Startup costs usually involve contracting with a recycler, buying special deskside containers and larger bins to collect the paper and finding storage space for the collected bulk. Waste haulers will either pay building owners for the reclaimed paper or reduce monthly scavenger bills accordingly.

”All of our revenue is applied to the cost of waste removal from the building,” said Gary Wood, a building manager with the Lurie Co. in Chicago. ”Tenants will not be willing to recycle if they feel the building owner is unduly profiting.”

Tenants in Lurie-managed buildings, including 120 S. LaSalle St. 221 N. LaSalle and 33 N. LaSalle, recycle the easy way: They do nothing.
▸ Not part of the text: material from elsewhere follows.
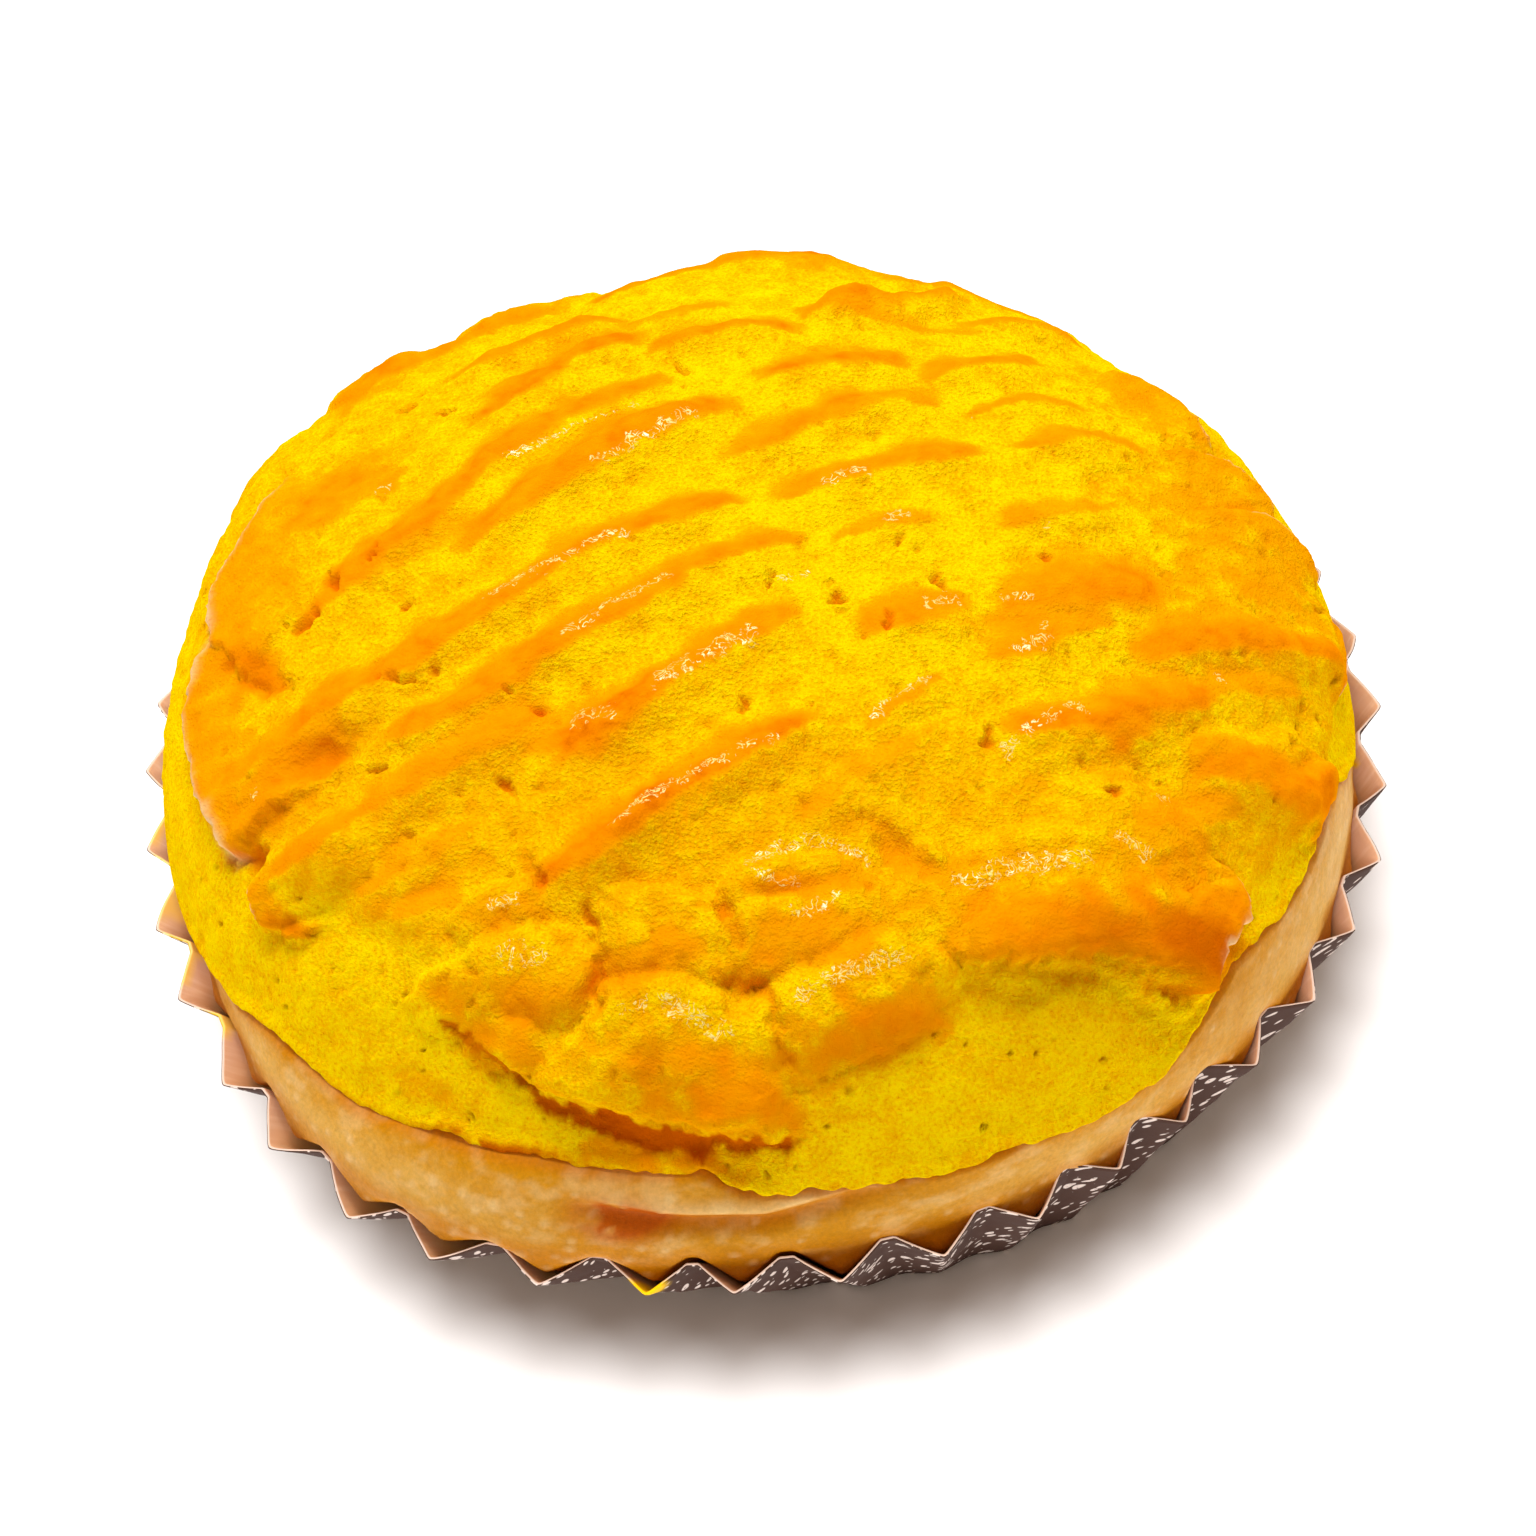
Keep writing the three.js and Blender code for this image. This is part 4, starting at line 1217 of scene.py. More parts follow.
@dataclass(frozen=True)
class CrustTopping:
    """The biscuit crust: one closed shell over the dome, with its ridges, lumps and splits.

    Attributes:
        dome: The round form under it.
        finish: What it is made of.
        edge_thickness: How thick it is where its lower edge rolls over, in millimetres.
        edge_share: The share of each run at which that roll begins.
        ragged: How far the lower edge wanders, in millimetres.
        frayed: How far crumbs make it uneven, in millimetres.
        rings: How many rings of points its top has.
        underside: (run inwards from the edge, depth) of each ring below it, in millimetres.
        palest: The place where the crumb is palest.
        bare: How brown bare crumb is, from 0 to 1.
        pit_depth: How deep the slits torn in the crumb are, in millimetres.
        pore_cell: How far apart its larger pores are, in millimetres.
        pore_share: The share of the places for pores that have one.
        skirt_drop: How far the skirt lies below the raked skin, in millimetres.
        toasted: Bearing and spread of the stretch of lower edge that has toasted.
        reach: (bearing, run from the top to the lower edge).
    """

    dome: Dome
    finish: BiscuitCrust
    edge_thickness: float = 1.0
    edge_share: float = 0.985
    ragged: float = 0.5
    frayed: float = 0.45
    rings: int = 172
    underside: tuple[Row, ...] = (
        (0.05, 0.75), (0.65, 1.0), (3.05, 2.9), (12.05, 3.2), (24.05, 3.2), (40.05, 3.2),
    )
    palest: tuple[float, float] = (12.0, 11.0)
    bare: float = 0.04
    pit_depth: float = 0.7
    pore_cell: float = 2.4
    pore_share: float = 0.4
    skirt_drop: float = 0.6
    toasted: tuple[float, float] = (-116.0, 8.0)
    reach: tuple[Row, ...] = (
        (-180, 62.4), (-165, 62), (-158, 61), (-150, 59.3), (-144, 57.6), (-137, 56.9),
        (-131, 57.2),
        (-123, 56), (-118, 55.2), (-112, 54.4), (-104, 54.2), (-97, 53.6), (-93, 55.6), (-85, 55.7),
        (-75, 56.2), (-66, 55.9), (-57, 56.8), (-51, 56.6), (-46, 54.6), (-40, 52.6), (-33, 53.6),
        (-26, 54.2), (-20, 53.7), (-14, 54.6), (-10, 57.4), (-5, 60.4), (5, 61.6), (40, 61.2),
        (90, 60.4), (130, 61.2), (160, 62.2),
    )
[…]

Lurie`s waste hauler handles separation of recyclables from other garbage once the trash has been taken to a transfer site.

”From our standpoint it`s so simple it doesn`t require us to change anything,” Wood said, adding that Lurie does operate point of generation recycling programs at some locations where a large amount of computer and data paper is used.

Michael Murphy, assistant vice president of property management for J. Mont Properties in San Francisco, has five buildings that participate in a voluntary recycling program, including a 22-story tower at 88 Kearney St. that was voted BOMA`s office building of the year in 1990.

”Our tenants wanted a program and were supportive of our efforts,”

Murphy said. ”And we made it simple and convenient.”

The program at 88 Kearney started in February of 1990 and cost just $1,375 to set up. With 80 percent of the tenants now participating, J. Mont has been able to reduce the monthly waste hauling cost for the property to $1,200 from $1,480.

”Plus, we get $83 a month in proceeds (from paper sales) that is donated to a charity selected by us or the tenants,” Murphy said.

Friedman said that passive recycling programs such as those the Lurie Co. is involved in actually reclaim about three times as much material as deskside programs.

”The disadvantage is it`s not a visible program. In a desktop system employees get to participate directly and a lot of times they want to,” he said. ”But anyway you look at, recycling in an office building is a fairly complex undertaking.”